Петропавловка кишела, как муравейник. Никто не отдыхал. То и дело въезжали и выезжали броневики.
Приходили отряды рабочих, приводившие взятых в плен и уже обезоруженных юнкеров. Было уже совершенно темно, когда Благонравов открыл орудийную стрельбу, приказав выпустить над Зимним дворцом четыре шрапнели с высоким разрывом. Я вылез на площадку бастиона смотреть в бинокль.
— Ради бога, только не над левым крылом дворца! В левой половине лазарет! — кричал кто-то. Это указание было тотчас же передано наводчикам-матросам, которые наводили без всяких панорамных прицелов, — на глаз.
Вдруг справа, сбоку за стеной крепости, что-то рвануло, ахнуло, осветив темное небо, и тотчас же над темно-красной полосой дворца сверкнуло в высоте гигантской ракетой.

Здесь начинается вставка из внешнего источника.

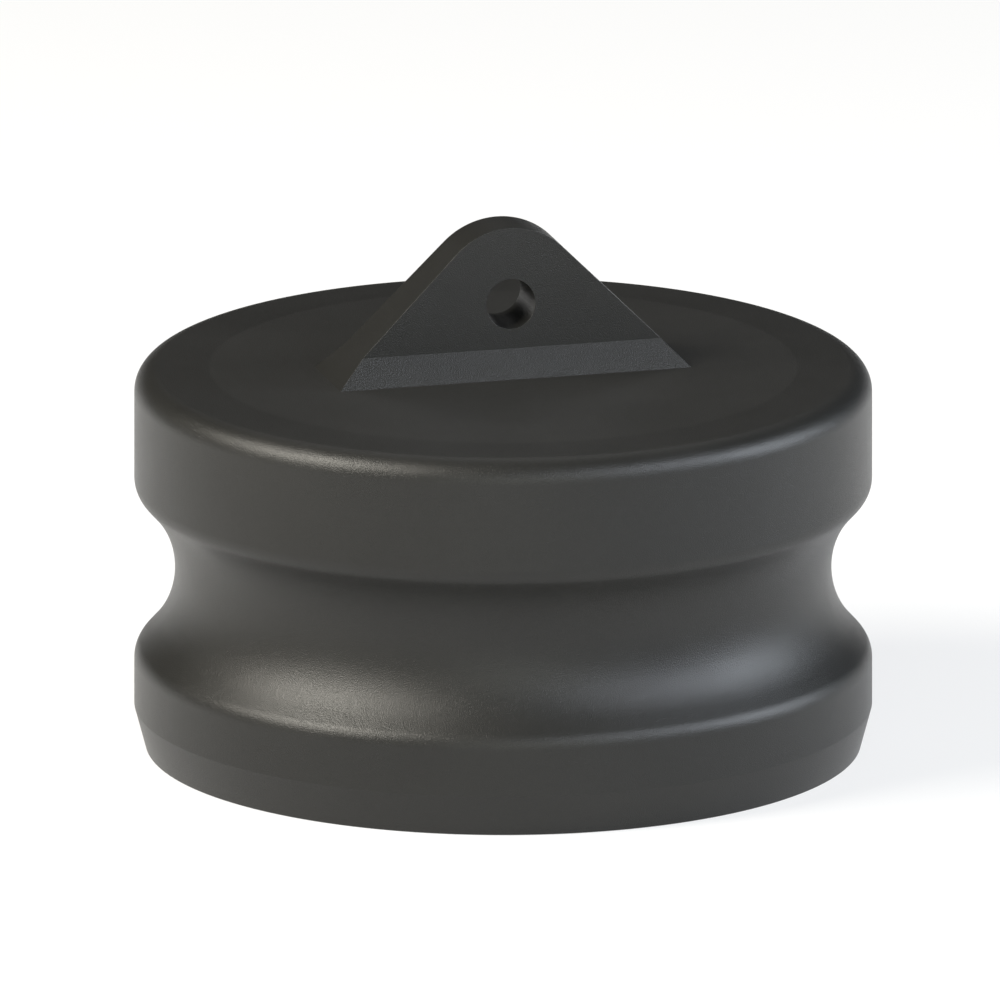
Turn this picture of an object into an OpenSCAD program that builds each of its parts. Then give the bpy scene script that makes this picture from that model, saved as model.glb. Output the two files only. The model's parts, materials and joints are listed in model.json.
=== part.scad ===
/* [Collar and nose] */
// Outside diameter of the collar and of the nose, which slides into the coupler
spigot_d = 119.5; // [117:0.5:140]
// Height from the nose's seal face to the middle of the crown
body_h = 63; // [58:0.5:90]
// Height of the lead-in taper above the seal face
lead_in_h = 6.9; // [2:0.1:10]
// Width that the lead-in taper takes off the nose at the seal face
lead_in_w = 1.85; // [0.5:0.05:4]
// Radius of the round shoulder between the collar and the crown
shoulder_r = 3.9; // [0.5:0.1:7]

/* [Cam groove] */
// Height of the middle of the groove above the seal face
groove_z = 29.6; // [26:0.1:32]
// Depth of the groove, below the wall of the collar and the nose
groove_depth = 6.6; // [5.5:0.1:8]
// Radius of the round bottom of the groove, where the coupler's cam arms press
groove_r = 16.5; // [13:0.1:18]
// Slope of the straight flanks of the groove, from level
flank_slope = 47.5; // [44:0.5:52]
// Radius of the rounded lips at the two edges of the groove
lip_r = 3.9; // [1:0.1:5]

/* [Crown] */
// Width of the rim round the flat disc, which falls slightly to the shoulder
rim_w = 8.2; // [5:0.1:20]
// Fall of the crown across that rim
rim_fall = 0.1; // [0.05:0.05:0.5]

/* [Hollow underside] */
// Thickness of the crown over the hollow
crown_t = 8; // [4:0.5:14]
// Thickness of the wall between the bottom of the groove and the hollow
wall_t = 5.5; // [3:0.25:12]
// Draft of the hollow's wall, from upright
core_draft = 1; // [0.5:0.25:2]
// Radius in the corner between the hollow's wall and its ceiling
ceiling_r = 5; // [1:0.5:10]
// Width of the bevel round the mouth of the hollow
mouth_bevel = 0.8; // [0.2:0.1:2]

/* [Lug] */
// Length of the lug along the crown, from one sloping end to the other
lug_l = 58.9; // [52:0.1:76]
// Slope of the lug's two ends, from level
lug_slope = 45; // [40:1:50]
// Radius of the lug's round top, about the middle of the hole
lug_r = 12.5; // [9:0.1:15]
// Thickness of the lug at the very top
lug_top_t = 7.8; // [5:0.1:10]
// Draft of the lug's two broad faces, from upright
lug_draft = 4; // [1:0.25:6]
// Width of the lug's splayed foot on the crown
foot_w = 16.2; // [14:0.1:24]
// Height of the splayed foot, up to the crease
foot_h = 4.5; // [2:0.1:6]
// Diameter of the hole for a chain or cable
hole_d = 8.2; // [4:0.1:12]

/* [Hidden] */
$fn = 180;

// Length by which a cutter runs on past the face that it cuts
over = 2;
// Depth to which the lug runs on inside the crown, so that the two are one solid
lug_root = 2;

spigot_r = spigot_d / 2;
waist_r = spigot_r - groove_depth;
rim_z = body_h - rim_fall;
shoulder_z = rim_z - shoulder_r;
shoulder_in_r = spigot_r - shoulder_r;

// The straight flank starts where the groove's round bottom reaches its slope
groove_centre_r = waist_r + groove_r;
flank_r = groove_centre_r - groove_r * sin(flank_slope);
flank_dz = groove_r * cos(flank_slope);
// It would cut the wall at this distance from the middle of the groove
edge_dz = flank_dz + (spigot_r - flank_r) * tan(flank_slope);
// The lip touches the wall and the flank
lip_centre_r = spigot_r - lip_r;
lip_centre_dz = edge_dz + lip_r * (1 / cos(flank_slope) - tan(flank_slope));
lip_touch_r = lip_centre_r + lip_r * sin(flank_slope);
lip_touch_dz = lip_centre_dz - lip_r * cos(flank_slope);

ceiling_z = body_h - crown_t;
// Radius of the hollow at height z, without the rounding of its corner
function core_wall_r(z) = waist_r - wall_t + (groove_z - z) * tan(core_draft);
// The corner's rounding touches the ceiling and the drafted wall
corner_z = ceiling_z - ceiling_r;
corner_r = core_wall_r(corner_z) - ceiling_r / cos(core_draft);

lug_half = lug_l / 2;
hole_h = lug_half * tan(lug_slope) - lug_r / cos(lug_slope);
lug_h = hole_h + lug_r;
// Half of the lug's thickness at height h above the crown, between its drafted faces
function lug_half_t(h) = lug_top_t / 2 + (lug_h - h) * tan(lug_draft);

// Half of the plug's section with the groove's flanks cut and its bottom still square
module outer_profile() {
    polygon([
        [0, 0],
        [spigot_r - lead_in_w, 0],
        [spigot_r, lead_in_h],
        [spigot_r, groove_z - lip_centre_dz],
        [lip_centre_r, groove_z - lip_centre_dz],
        [lip_touch_r, groove_z - lip_touch_dz],
        [flank_r, groove_z - flank_dz],
        [flank_r, groove_z + flank_dz],
        [lip_touch_r, groove_z + lip_touch_dz],
        [lip_centre_r, groove_z + lip_centre_dz],
        [spigot_r, groove_z + lip_centre_dz],
        [spigot_r, shoulder_z],
        [shoulder_in_r, shoulder_z],
        [shoulder_in_r, rim_z],
        [shoulder_in_r - rim_w, body_h],
        [0, body_h]
    ]);
    for (side = [-1, 1]) translate([lip_centre_r, groove_z + side * lip_centre_dz]) circle(lip_r);
    translate([shoulder_in_r, shoulder_z]) circle(shoulder_r);
}

// Half of the hollow's section
module core_profile() {
    polygon([
        [0, -over],
        [core_wall_r(0) + mouth_bevel + over, -over],
        [core_wall_r(mouth_bevel), mouth_bevel],
        [corner_r + ceiling_r * cos(core_draft), corner_z + ceiling_r * sin(core_draft)],
        [corner_r, corner_z],
        [corner_r, ceiling_z],
        [0, ceiling_z]
    ]);
    translate([corner_r, corner_z]) circle(ceiling_r);
}

module turned_body() {
    rotate_extrude() difference() {
        outer_profile();
        translate([groove_centre_r, groove_z]) circle(groove_r);
        core_profile();
    }
}

// The lug from its broad side: sloping ends under a round top
module lug_outline() {
    touch_x = lug_r * sin(lug_slope);
    touch_h = hole_h + lug_r * cos(lug_slope);
    polygon([
        [-lug_half, -lug_root],
        [lug_half, -lug_root],
        [lug_half, 0],
        [touch_x, touch_h],
        [-touch_x, touch_h],
        [-lug_half, 0]
    ]);
    translate([0, hole_h]) circle(lug_r);
}

// Half of the lug from its end: a drafted face that splays out below the crease
module lug_half_section() {
    polygon([
        [0, -lug_root],
        [foot_w / 2, -lug_root],
        [foot_w / 2, 0],
        [lug_half_t(foot_h), foot_h],
        [lug_half_t(lug_h), lug_h],
        [0, lug_h]
    ]);
}

module lug() {
    through = foot_w + 2 * over;
    difference() {
        intersection() {
            rotate([90, 0, 0]) linear_extrude(through, center = true) lug_outline();
            rotate([90, 0, 90]) linear_extrude(lug_l + 2 * over, center = true)
                for (side = [0, 1]) mirror([side, 0]) lug_half_section();
        }
        translate([0, 0, hole_h]) rotate([90, 0, 0]) cylinder(h = through, d = hole_d, center = true);
    }
}

module plug_body() {
    color([0.13, 0.13, 0.13]) {
        turned_body();
        translate([0, 0, body_h]) lug();
    }
}

plug_body();
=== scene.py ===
import json
from math import atan2, cos, pi, radians, sin, tan

import bmesh
import bpy
from mathutils import Matrix, Vector

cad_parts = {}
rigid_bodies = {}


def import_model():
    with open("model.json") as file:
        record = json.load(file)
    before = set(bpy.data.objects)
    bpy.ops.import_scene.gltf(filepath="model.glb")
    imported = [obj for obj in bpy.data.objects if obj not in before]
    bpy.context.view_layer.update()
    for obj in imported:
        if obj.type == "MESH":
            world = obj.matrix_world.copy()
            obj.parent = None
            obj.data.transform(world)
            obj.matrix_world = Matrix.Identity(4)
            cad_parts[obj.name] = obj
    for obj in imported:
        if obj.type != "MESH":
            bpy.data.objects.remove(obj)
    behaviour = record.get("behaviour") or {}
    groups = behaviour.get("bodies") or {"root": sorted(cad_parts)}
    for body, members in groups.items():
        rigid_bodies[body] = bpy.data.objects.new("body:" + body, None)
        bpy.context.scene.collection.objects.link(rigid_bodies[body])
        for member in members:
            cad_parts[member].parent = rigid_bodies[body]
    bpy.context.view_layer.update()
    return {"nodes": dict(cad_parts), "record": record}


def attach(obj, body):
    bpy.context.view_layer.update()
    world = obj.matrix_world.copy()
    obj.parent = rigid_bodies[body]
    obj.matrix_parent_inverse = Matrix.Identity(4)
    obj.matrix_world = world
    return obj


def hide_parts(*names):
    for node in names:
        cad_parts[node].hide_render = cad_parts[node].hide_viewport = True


# Coupling dust plug: one moulded piece of black polypropylene, turned but for the lug on its crown.
# Blender works in metres, and the sizes in the dictionaries are in millimetres unless they say otherwise.

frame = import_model()
mm = 0.001
mounts = {mount["name"]: mount for mount in frame["record"]["mounts"]}
bpy.context.scene.view_settings.view_transform = "Standard"
print("frame loaded:", sorted(frame["nodes"]))


# Helpers

def linearColour(hexText):
    channels = [int(hexText[i:i + 2], 16) / 255 for i in (1, 3, 5)]
    return [c / 12.92 if c <= 0.04045 else ((c + 0.055) / 1.055) ** 2.4 for c in channels] + [1.0]


def addNode(tree, kind, settings, inputs):
    node = tree.nodes.new(kind)
    for name, value in settings.items():
        setattr(node, name, value)
    for key, value in inputs.items():
        if isinstance(value, bpy.types.NodeSocket):
            tree.links.new(value, node.inputs[key])
        else:
            node.inputs[key].default_value = value
    return node


def addObject(name, data):
    made = bpy.data.objects.new(name, data)
    bpy.context.scene.collection.objects.link(made)
    return made


def bakedMesh(piece):
    # The evaluated shape as a plain mesh, with the modifiers that made it taken off
    evaluated = piece.evaluated_get(bpy.context.evaluated_depsgraph_get())
    baked = bpy.data.meshes.new_from_object(evaluated)
    piece.modifiers.clear()
    return baked


# Material

plastic = {
    "dark": "#1e1e1d",          # the pigment is carbon black, so the plastic is nearly neutral
    "light": "#232322",
    "discPaintedShadeDark": "#222221",      # painted shading: the disc of the crown is painted a shade paler than the rim round it, copying the darker shading on the rim
    "discPaintedShadeLight": "#272726",
    "discR": 47.65,             # where the rim starts, as in the turned body below
    "discZ": 63.0,
    "discZone": 0.03,           # how far from that height a point still counts as the disc
    "roughness": 0.35,
    "roughnessSpread": 0.05,
    "ior": 1.49,                # polypropylene
    "specularLevel": 0.32,      # under the plain 0.5, matched with the roughness to the real sheen
    "cloudSize": 18.0,          # width of the faint clouds that the flow of the melt leaves
    "cloudDetail": 3.0,
    "grainSize": 0.16,          # really 0.05 to 0.1, and drawn as wide as a pixel so that it shows
    "grainDetail": 1.0,
    "grainDepth": 0.06,
    "wavesSize": 3.0,           # width of the slow unevenness under the grain
    "wavesDetail": 1.0,
    "wavesDepth": 0.006,
}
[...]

Гул выстрела оглушил нас и пронесся раскатами далеко по городу, покрыв своим ревом и тарахтенье ружейной перестрелки и гуденье освещенных трамваев, беспечно ползущих вереницами по Троицкому, а иногда и по Дворцовому мосту.
Странная революция. Рабочий Совет свергает буржуазное правительство, а мирная жизнь города ни на минуту не прекращается.